▶ Task: Take the data below and write out exactly the lines from the one with "for name, build" through the one with "before = set(bpy.data.objects)"; omit every other line.
:::
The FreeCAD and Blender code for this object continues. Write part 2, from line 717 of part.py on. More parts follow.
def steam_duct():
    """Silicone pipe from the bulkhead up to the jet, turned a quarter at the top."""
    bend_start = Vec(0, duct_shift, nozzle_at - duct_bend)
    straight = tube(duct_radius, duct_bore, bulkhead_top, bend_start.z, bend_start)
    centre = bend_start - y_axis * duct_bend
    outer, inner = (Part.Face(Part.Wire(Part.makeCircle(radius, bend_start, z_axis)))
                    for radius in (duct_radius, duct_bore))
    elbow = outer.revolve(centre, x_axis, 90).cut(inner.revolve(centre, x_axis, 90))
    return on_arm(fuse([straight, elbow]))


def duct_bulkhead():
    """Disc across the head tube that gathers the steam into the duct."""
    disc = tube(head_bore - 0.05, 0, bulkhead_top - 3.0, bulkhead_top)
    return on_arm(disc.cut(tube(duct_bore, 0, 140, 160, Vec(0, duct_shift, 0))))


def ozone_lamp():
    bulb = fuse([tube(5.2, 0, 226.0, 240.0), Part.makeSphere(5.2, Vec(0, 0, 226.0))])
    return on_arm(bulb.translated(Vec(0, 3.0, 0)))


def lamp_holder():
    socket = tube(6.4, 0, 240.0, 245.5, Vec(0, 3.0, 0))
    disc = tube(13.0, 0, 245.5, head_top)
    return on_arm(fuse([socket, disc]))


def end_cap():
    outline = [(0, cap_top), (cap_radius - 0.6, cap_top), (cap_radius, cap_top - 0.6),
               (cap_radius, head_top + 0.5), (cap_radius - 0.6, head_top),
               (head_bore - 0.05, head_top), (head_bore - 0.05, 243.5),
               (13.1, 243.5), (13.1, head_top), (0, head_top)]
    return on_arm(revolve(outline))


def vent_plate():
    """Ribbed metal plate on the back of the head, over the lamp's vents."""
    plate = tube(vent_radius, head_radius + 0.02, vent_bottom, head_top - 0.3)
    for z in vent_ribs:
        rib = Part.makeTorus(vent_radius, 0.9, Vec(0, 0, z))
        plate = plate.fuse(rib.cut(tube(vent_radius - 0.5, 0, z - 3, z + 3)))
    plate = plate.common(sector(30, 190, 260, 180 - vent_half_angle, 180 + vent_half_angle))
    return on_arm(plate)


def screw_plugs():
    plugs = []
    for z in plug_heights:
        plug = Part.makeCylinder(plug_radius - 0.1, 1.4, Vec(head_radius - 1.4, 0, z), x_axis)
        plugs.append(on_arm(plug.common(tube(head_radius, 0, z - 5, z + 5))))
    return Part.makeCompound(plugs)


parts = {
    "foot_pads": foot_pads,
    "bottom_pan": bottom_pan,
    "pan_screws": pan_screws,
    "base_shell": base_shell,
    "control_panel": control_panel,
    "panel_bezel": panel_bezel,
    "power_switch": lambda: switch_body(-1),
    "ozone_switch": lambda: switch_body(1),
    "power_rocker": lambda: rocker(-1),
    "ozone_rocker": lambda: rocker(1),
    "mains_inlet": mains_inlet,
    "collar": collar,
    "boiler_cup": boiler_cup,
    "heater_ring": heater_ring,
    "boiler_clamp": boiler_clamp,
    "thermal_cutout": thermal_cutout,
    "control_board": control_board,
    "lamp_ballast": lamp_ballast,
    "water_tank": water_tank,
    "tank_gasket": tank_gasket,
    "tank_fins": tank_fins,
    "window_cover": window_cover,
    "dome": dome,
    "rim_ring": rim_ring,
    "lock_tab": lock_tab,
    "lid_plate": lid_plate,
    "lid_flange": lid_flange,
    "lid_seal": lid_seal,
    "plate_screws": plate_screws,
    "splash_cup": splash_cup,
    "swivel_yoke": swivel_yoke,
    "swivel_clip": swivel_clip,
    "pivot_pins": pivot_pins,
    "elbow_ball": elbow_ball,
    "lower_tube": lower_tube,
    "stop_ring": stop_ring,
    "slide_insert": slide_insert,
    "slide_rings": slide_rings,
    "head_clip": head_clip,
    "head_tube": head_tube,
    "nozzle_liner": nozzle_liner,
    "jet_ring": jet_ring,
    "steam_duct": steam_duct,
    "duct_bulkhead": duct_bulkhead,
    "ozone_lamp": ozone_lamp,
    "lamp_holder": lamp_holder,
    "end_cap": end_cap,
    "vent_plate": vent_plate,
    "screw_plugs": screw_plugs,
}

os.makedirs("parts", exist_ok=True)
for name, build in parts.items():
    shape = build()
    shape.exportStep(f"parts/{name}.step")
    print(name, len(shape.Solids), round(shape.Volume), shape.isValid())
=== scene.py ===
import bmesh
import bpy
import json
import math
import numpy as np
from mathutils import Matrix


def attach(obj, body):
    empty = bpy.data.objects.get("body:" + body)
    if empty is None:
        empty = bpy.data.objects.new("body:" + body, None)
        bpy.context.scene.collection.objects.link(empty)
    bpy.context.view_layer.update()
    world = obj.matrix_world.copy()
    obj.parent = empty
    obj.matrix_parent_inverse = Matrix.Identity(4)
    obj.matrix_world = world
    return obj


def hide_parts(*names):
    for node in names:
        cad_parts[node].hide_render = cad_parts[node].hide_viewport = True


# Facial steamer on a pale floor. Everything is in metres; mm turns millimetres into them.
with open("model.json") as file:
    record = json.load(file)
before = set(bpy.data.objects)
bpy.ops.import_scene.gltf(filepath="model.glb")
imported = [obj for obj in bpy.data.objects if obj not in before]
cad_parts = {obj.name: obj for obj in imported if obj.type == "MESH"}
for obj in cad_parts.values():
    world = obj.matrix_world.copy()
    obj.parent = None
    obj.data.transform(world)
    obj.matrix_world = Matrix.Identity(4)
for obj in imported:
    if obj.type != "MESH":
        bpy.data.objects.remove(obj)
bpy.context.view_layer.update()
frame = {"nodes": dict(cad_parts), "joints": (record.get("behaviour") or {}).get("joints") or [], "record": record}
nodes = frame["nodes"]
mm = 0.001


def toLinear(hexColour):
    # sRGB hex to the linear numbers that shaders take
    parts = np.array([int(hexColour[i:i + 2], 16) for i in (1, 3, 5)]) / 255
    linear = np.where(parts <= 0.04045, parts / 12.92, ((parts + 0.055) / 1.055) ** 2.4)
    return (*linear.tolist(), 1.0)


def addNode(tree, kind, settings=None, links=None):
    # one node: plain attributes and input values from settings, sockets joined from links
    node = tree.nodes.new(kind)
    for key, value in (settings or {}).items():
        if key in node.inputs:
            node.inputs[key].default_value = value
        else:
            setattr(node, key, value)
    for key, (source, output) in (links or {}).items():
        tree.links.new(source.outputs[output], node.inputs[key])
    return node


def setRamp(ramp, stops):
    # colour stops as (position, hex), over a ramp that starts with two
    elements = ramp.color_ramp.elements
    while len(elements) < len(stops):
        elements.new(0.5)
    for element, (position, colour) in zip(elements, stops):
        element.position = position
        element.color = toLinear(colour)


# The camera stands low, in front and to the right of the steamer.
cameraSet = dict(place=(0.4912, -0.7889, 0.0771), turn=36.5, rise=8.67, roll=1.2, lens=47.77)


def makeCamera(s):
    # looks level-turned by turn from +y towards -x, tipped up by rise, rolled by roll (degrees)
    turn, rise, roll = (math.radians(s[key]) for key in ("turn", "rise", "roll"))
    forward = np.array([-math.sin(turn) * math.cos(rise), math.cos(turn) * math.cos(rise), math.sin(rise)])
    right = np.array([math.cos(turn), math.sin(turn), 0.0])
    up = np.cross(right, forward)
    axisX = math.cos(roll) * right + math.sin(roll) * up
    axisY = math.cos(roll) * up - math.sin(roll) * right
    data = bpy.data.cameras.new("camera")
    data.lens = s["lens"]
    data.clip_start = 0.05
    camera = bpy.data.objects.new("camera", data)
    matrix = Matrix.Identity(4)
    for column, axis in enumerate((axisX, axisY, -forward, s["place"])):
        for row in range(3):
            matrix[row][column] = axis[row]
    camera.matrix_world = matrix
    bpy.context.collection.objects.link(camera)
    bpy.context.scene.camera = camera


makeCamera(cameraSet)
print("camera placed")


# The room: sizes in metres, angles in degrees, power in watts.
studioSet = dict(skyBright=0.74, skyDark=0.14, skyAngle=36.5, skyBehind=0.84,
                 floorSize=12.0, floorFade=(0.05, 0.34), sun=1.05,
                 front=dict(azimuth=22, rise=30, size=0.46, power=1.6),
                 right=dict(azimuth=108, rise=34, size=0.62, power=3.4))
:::
▶ Answer to this exercise:
for name, build in parts.items():
    shape = build()
    shape.exportStep(f"parts/{name}.step")
    print(name, len(shape.Solids), round(shape.Volume), shape.isValid())
=== scene.py ===
import bmesh
import bpy
import json
import math
import numpy as np
from mathutils import Matrix


def attach(obj, body):
    empty = bpy.data.objects.get("body:" + body)
    if empty is None:
        empty = bpy.data.objects.new("body:" + body, None)
        bpy.context.scene.collection.objects.link(empty)
    bpy.context.view_layer.update()
    world = obj.matrix_world.copy()
    obj.parent = empty
    obj.matrix_parent_inverse = Matrix.Identity(4)
    obj.matrix_world = world
    return obj


def hide_parts(*names):
    for node in names:
        cad_parts[node].hide_render = cad_parts[node].hide_viewport = True


# Facial steamer on a pale floor. Everything is in metres; mm turns millimetres into them.
with open("model.json") as file:
    record = json.load(file)
before = set(bpy.data.objects)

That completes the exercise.